Use this against your current routine, not a hoped-for routine.

  • You brew both carafes and single cups during a normal week.
  • You have enough counter space for a larger dual-brew appliance.
  • You accept a cleanup routine that is heavier than a basic drip maker.
  • You want one machine to cover two habits, not maximum specialization.
  • You verified the exact model number and included accessories before checkout.

If three or more of those line up, the Coffee Center makes sense. If two or more miss, a simpler brewer is the better spend.

The Practical Verdict

Buy the Cuisinart Coffee Center if one appliance needs to cover both household carafe brewing and single-cup convenience, and both routines get real use. Skip it if your kitchen already favors one brew style, or if the extra bulk and cleanup tax feel like a bad trade.
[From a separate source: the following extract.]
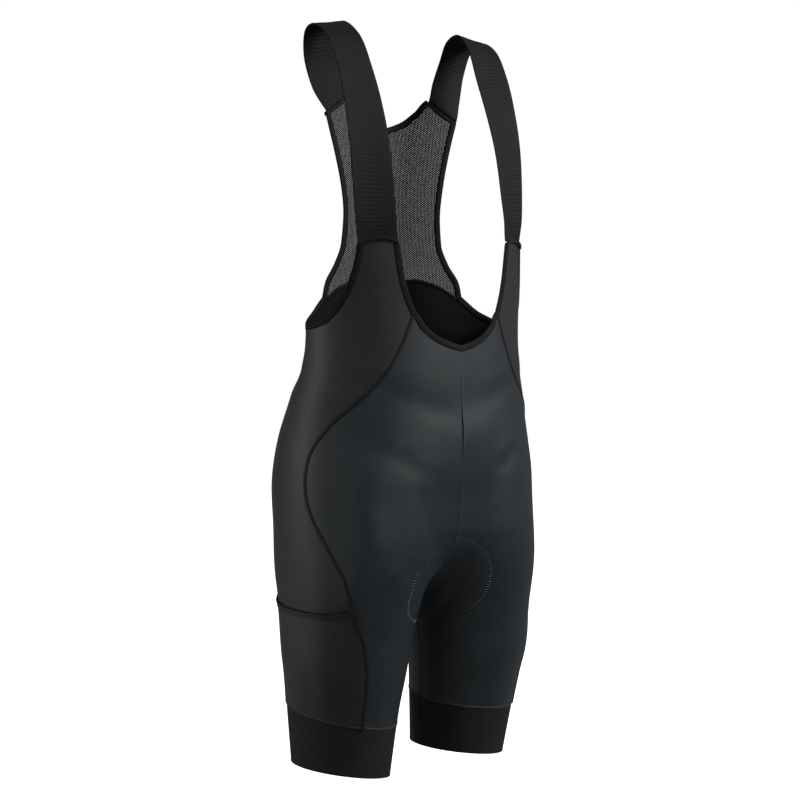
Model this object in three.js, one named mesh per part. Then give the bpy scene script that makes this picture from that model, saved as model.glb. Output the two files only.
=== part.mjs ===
// Cycling bib shorts, worn shape, open at neck, armholes and hems.
// Millimetres. The front faces -Y, the wearer's left is +X, up is +Z.
// The origin is where the shoulders hold the straps.
import * as THREE from 'three';

// Cloth, seams and trim
const PANEL_WALL = 2.0;
const MESH_WALL = 1.5;
const STRAP_WALL = 2.0;
const BAND_WALL = 2.2;
const POCKET_WALL = 1.2;
const HEM_WALL = 0.9;
const SEAM = 0.3;
const END_SEAM = 0.8;
const BINDING_WIDTH = 6.2;
const BINDING_PROUD = 0.5;
const RIB_HEIGHT = 0.5;
const STRAP_CROWN = 2.0;
const STRAP_CROWN_BACK = 0.5;

// Heights that rows of the shorts follow
const TOP = -336;
const WAIST = -400;
const THIGH = -700;
const BAND = -803;
const HEM = -866;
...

The product earns value through flexibility, not through simplicity. A drip-only brewer or a pod-only brewer delivers a cleaner answer for narrower habits.

Frequently Asked Questions

Is the Cuisinart Coffee Center good for one person?

Yes, if one person uses both single cups and occasional carafes. If one mug is the daily default, a pod-only brewer or a smaller drip machine fits better.

Does the Coffee Center create more cleanup than a single brewer?

Yes. Two brewing paths mean more parts, more surfaces, and more routine attention than a one-function machine.

What should I verify before buying?

The exact model number, the included accessories, and the carafe setup. Those details decide whether the machine matches the space and workflow you actually have.

Is it smarter than buying two separate machines?

It is smarter only when one appliance needs to do both jobs and you want to avoid duplicate counters, cords, and cleanup zones. Two separate machines win when each brew style gets steady use and space is available.

Should I buy a used Coffee Center?

Only if the listing includes the parts that make the machine complete. Missing accessories erase the value of a cheap used unit fast.